Hong Kong Safe Harbor Act

This bill designates certain Hong Kong residents with priority status for refugee consideration and contains other related provisions.

An individual and certain family members shall have such priority status if the individual (1) is a Hong Kong resident who suffered persecution or has a well-founded fear of persecution as a result of peaceful political activity; or (2) has been formally charged, detained, or convicted for certain peaceful actions. An individual receiving refugee status under this bill shall not be counted against various numerical limitations.

When determining whether an individual shall be admitted as a refugee, an individual whose citizenship, nationality, or residency was revoked for submitting a nonfrivolous application for a U.S. immigration benefit shall be considered to have suffered persecution on account of political opinion.

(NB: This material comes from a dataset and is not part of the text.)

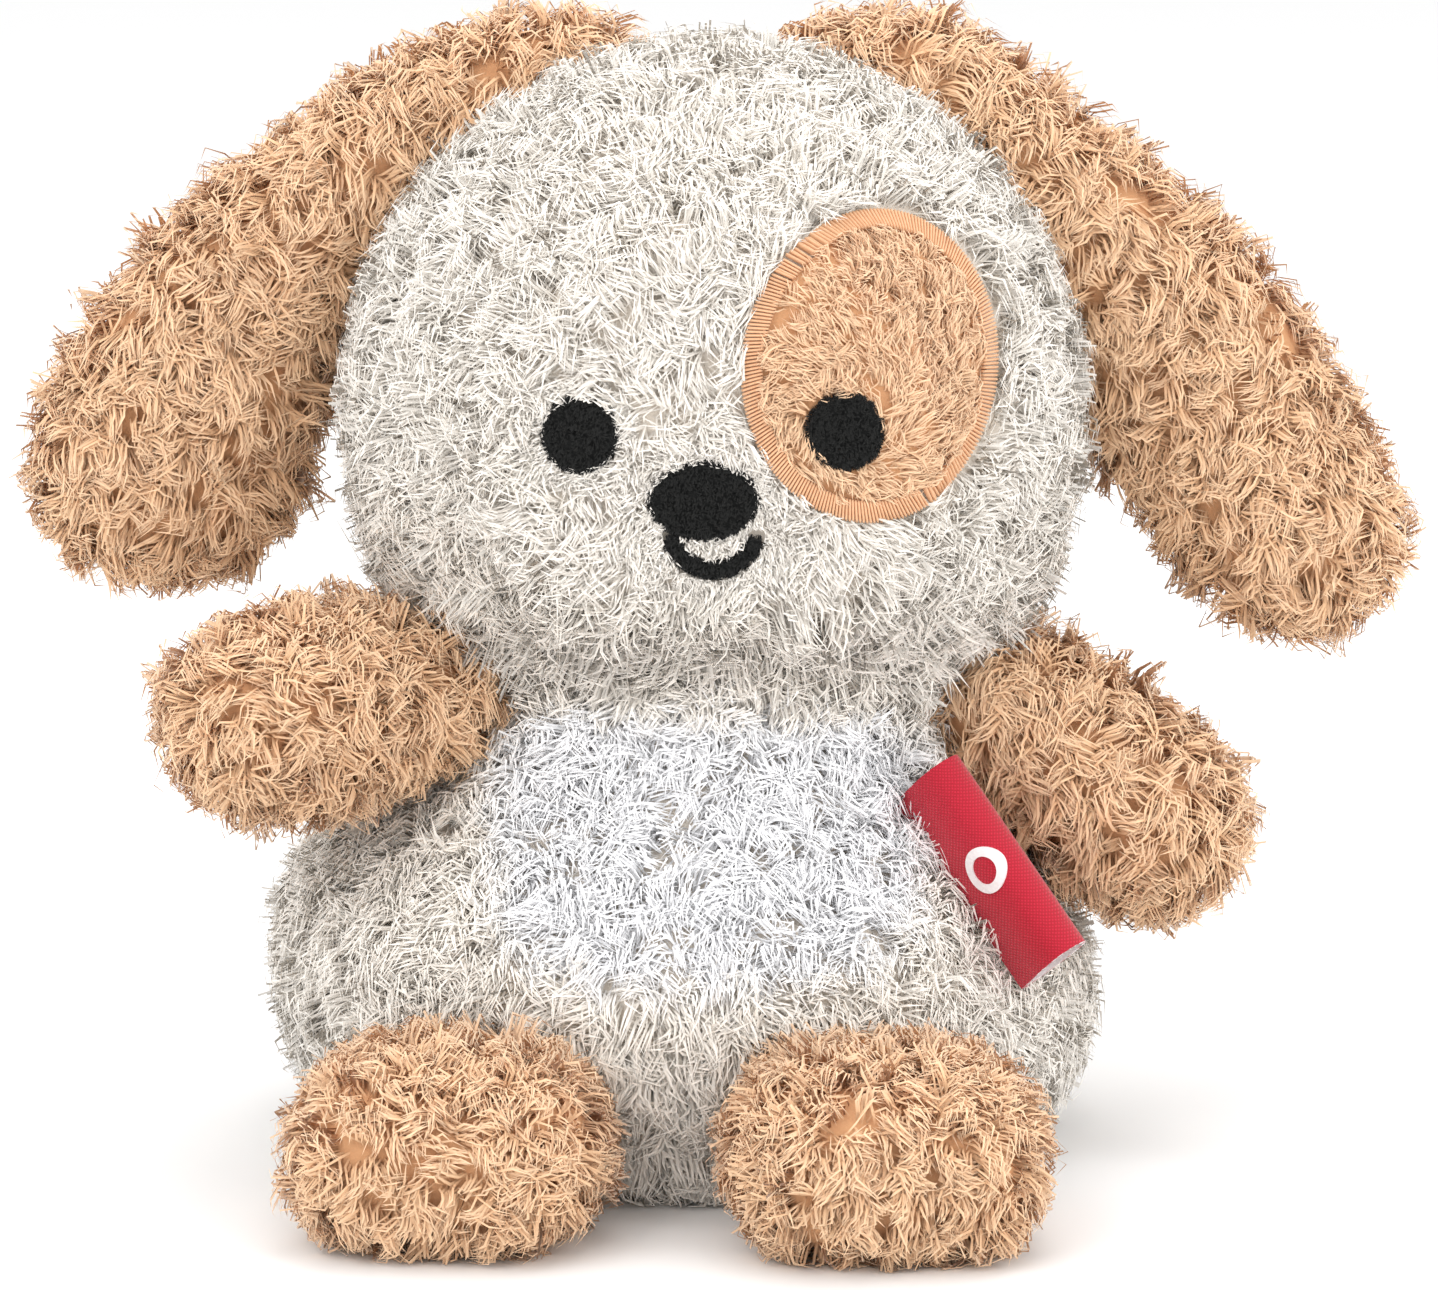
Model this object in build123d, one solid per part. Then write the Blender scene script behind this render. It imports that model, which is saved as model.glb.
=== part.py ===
"""Seated plush dog, in millimetres: +Z up, the dog faces -Y, its left side is +X.

The origin is the middle of the flat base panel, on the surface that the dog sits on.
Every soft part is a skin of plush fabric, sewn from panels, around its own fibre fill.
Sizes are those of the fabric with its pile pressed flat; loose pile stands a few millimetres proud.
Each limb has a rounded root that sits in a shallow socket, so it can swing without cutting its neighbour.
"""

from build123d import *
import math
import os

# driving sizes
fabric = 2.6  # plush fabric: knitted backing with its pile pressed flat
clearance = 0.4  # gap between parts that move on each other
nest_clearance = 1.4  # the limbs' roots have more room, as the fabric round them wrinkles

# torso
torso_width = 120.0
torso_height = 78.0  # base to neck
torso_lean = 5.0  # degrees, towards the dog's left
base_width = 86.0  # flat round that the dog sits on
side_seam_y = -31.0  # the front panel is sewn to the back panels here

# neck and head
neck_radius = 29.0
nod_limit = 6.0  # degrees, each way
head_width = 106.0
head_depth = 90.0
head_flat = 3.0  # radius of the small flats at the middle of the face and of the back of the head
head_centre_rise = 34.0  # the head's middle over the neck

# ears
ear_root_radius = 8.0
ear_thickness = 18.0
ear_wall_y = 10.4  # both ears hang in this plane, behind the widest part of the head
ear_lift_limit = 50.0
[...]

The general presumption that an alien is seeking immigrant status shall not apply to certain Hong Kong residents seeking asylum into the United States. (Typically, an alien seeking admission as a nonimmigrant must establish that the alien does not intend to immigrate to the United States.) This exception to the presumption shall apply to certain individuals involved in the 2019 and 2020 protests against China's encroachment into Hong Kong's autonomy (Hong Kong is a part of China but has a separate legal and economic system).

An individual from Hong Kong may not be denied admission into the United States if the primary reason for the denial is a politically motivated government action against the individual's involvement in protests.